The acceleration due to gravity on moon is \(\left(\frac{1}{6}\right)^{\text {th }}\) times the acceleration due to gravity on earth. If the ratio of the density of earth ' \(\varrho_{e}\) ' to the density of moon \(\varrho_{m}\) ' is \(\frac{5}{3}\), then the radius of moon ' \(\mathrm{Rm}\) ' in terms of the radius of earth 'Re' is

\(\frac{\mathrm{g}_{\mathrm{m}}}{\mathrm{g}_{\mathrm{e}}}=\frac{1}{6} \quad \frac{\rho_{\mathrm{e}}}{\rho_{\mathrm{m}}}=\frac{5}{3} \quad \frac{\mathrm{R}_{\mathrm{m}}}{\mathrm{R}_{\mathrm{e}}}=?\)

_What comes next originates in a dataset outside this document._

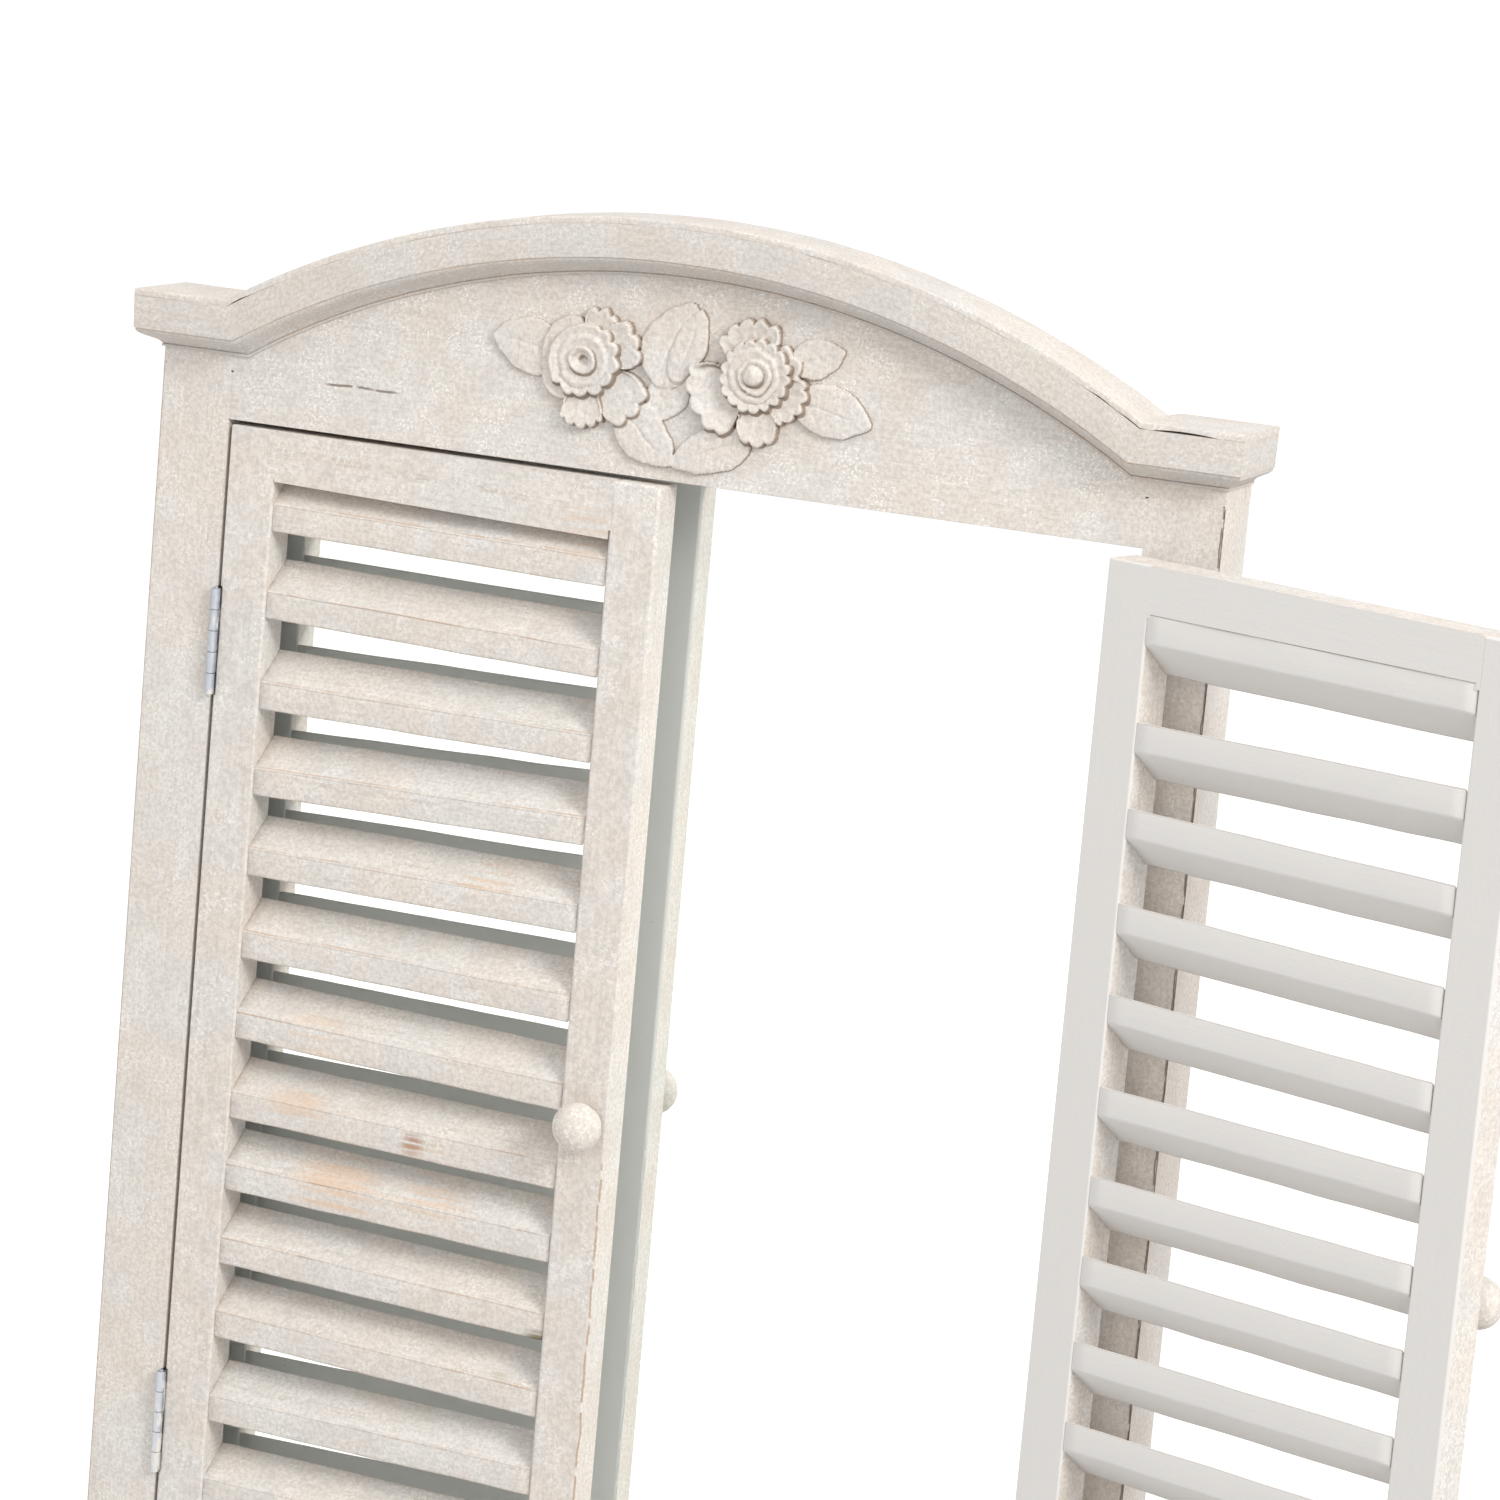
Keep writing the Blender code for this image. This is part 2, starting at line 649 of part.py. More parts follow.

\(\frac{\mathrm{g}_{\mathrm{m}}}{\mathrm{g}_{\mathrm{e}}}=\frac{\mathrm{M}_{\mathrm{m}}}{\mathrm{R}_{\mathrm{m}}^{2}} \times \frac{\mathrm{R}_{\mathrm{e}}^{2}}{\mathrm{M}_{\mathrm{e}}}=\frac{\frac{4}{3} \pi \mathrm{R}_{\mathrm{m}}^{3} \rho_{\mathrm{m}}}{\mathrm{R}_{\mathrm{m}}^{2}} \times \frac{\mathrm{R}_{\mathrm{e}}^{2}}{\frac{4}{3} \pi \mathrm{R}_{\mathrm{e}}^{3} \rho_{\mathrm{e}}}=\frac{\mathrm{R}_{\mathrm{m}} \rho_{\mathrm{m}}}{\mathrm{R}_{\mathrm{e}} \rho_{\mathrm{e}}}=\frac{1}{6}\)
\(\therefore \frac{\mathrm{R}_{\mathrm{m}}}{\mathrm{R}_{\mathrm{e}}}=\frac{1}{6} \times \frac{\rho_{\mathrm{e}}}{\rho_{\mathrm{m}}}=\frac{1}{6} \times \frac{5}{3}=\frac{5}{18}\)